Performance charts – MagicOpt vs hyperopt

The chart above shows the first 50 trials of the same real world scenario with MagicOpt and hyperopt.  The green diamonds represent MagicOpt scores at each trial.  The red plus marks indicate hyperopt scores for the corresponding trial.

The blue line shows the resulting score trend when MagicOpt is evaluated only for the roughly 80% of trials where it is trying to predict a generally high score.

The green line shows the resulting score trend when all MagicOpt trials are considered.

The red line shows the resulting score trend when all hyperopt trials are considered.

As you can see, MagicOpt quickly pulls away and even expands its lead.  This results in faster time to a high quality score and confidence that the search space was explored and learned effectively.

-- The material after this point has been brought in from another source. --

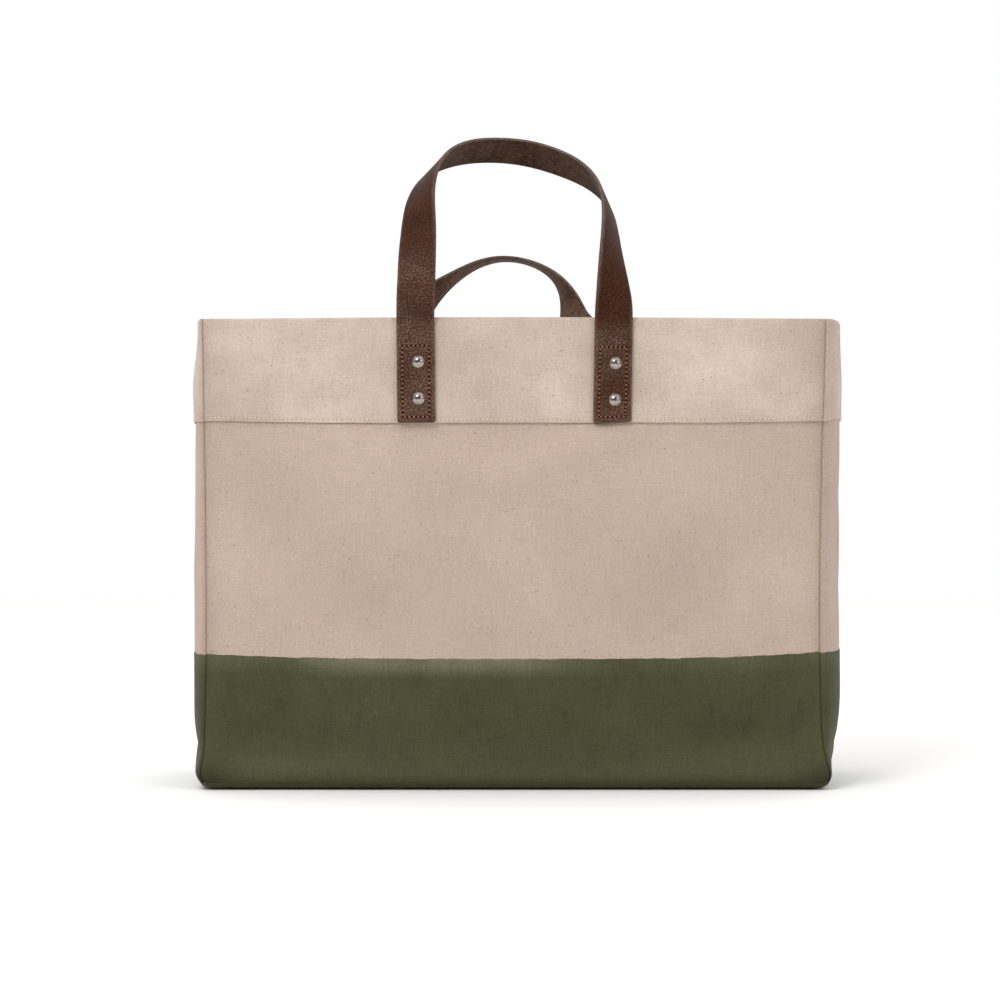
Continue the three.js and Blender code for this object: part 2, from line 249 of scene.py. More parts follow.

The charts below show this trend is sustained beyond the first 50 trials.  

 

And one more chart shows the gap continues even to 200 trials.  For this optimization challenge 200 trials are usually not used, as it takes several days to compute and strong values from MagicOpt are apparent earlier.

 

Let’s Jump In.

MagicOpt represents a leap beyond typical hyperparameter optimization.  Using “experience” in combination with grid or random search doesn’t perform well enough.  It’s certain you will miss something from time to time.  For expensive or time consuming tests, you’ll spend more time and resources than necessary.

hyperopt represents a popular type of open source tool.  The python based Bayesian optimizer is a significant improvement over simple grid search methods. 

However, this type of approach learns its space more slowly than necessary while appearing to incrementally approach the first apparent optimum it senses. 

We’ll compare MagicOpt with hyperopt for a real world recommender system with 17 hyper parameters.   Although MagicOpt is a more powerful hyper optimizer, we still give kudos to hyperopt and its authors for their contribution to the state of the art.

MagicOpt has a dual goal with each trial.  Clearly, one goal is to maximize the score quality (either minimizing or maximizing a value).  The other goal is to learn as much as possible about the impact of the hyper parameter space, including its interactions and sensitivities, in each trial.  In practice, you see a wider variation and more effective learning of the system being optimized.

The scatter charts show sequential trials and their resultant scores for both MagicOpt and hyperopt.  These were both run on the same problem and same data scenarios.  Each successive trial uses a distinct subset of available data for training and validation.  Both engines saw the exact same data at each trial, though it varies from trial to trial.

The red plus marks show trial outcomes for hyperopt.  You can see they are less varied, with fewer very low values and fewer high values.  The red line is a power curve fit to these points.

The green diamonds show trial outcomes for MagicOpt.  You can see much more variance, with some extremely low scores, more in the midrange, and a cluster at high values, typically above the values reached by hyperopt.  The green line is a power curve fit to these points.

 Since MagicOpt trials are not usually seeking the highest outcome, and some are specifically seeking weaker outcomes, its data points are separated into a group of all trials and a subset group that excludes deliberately weak exploration trials.  The blue line shows the power curve of the MagicOpt trials that were predicted to expose high scores.  This represents roughly 80% of all MagicOpt trials, though the greediness does self-adjust.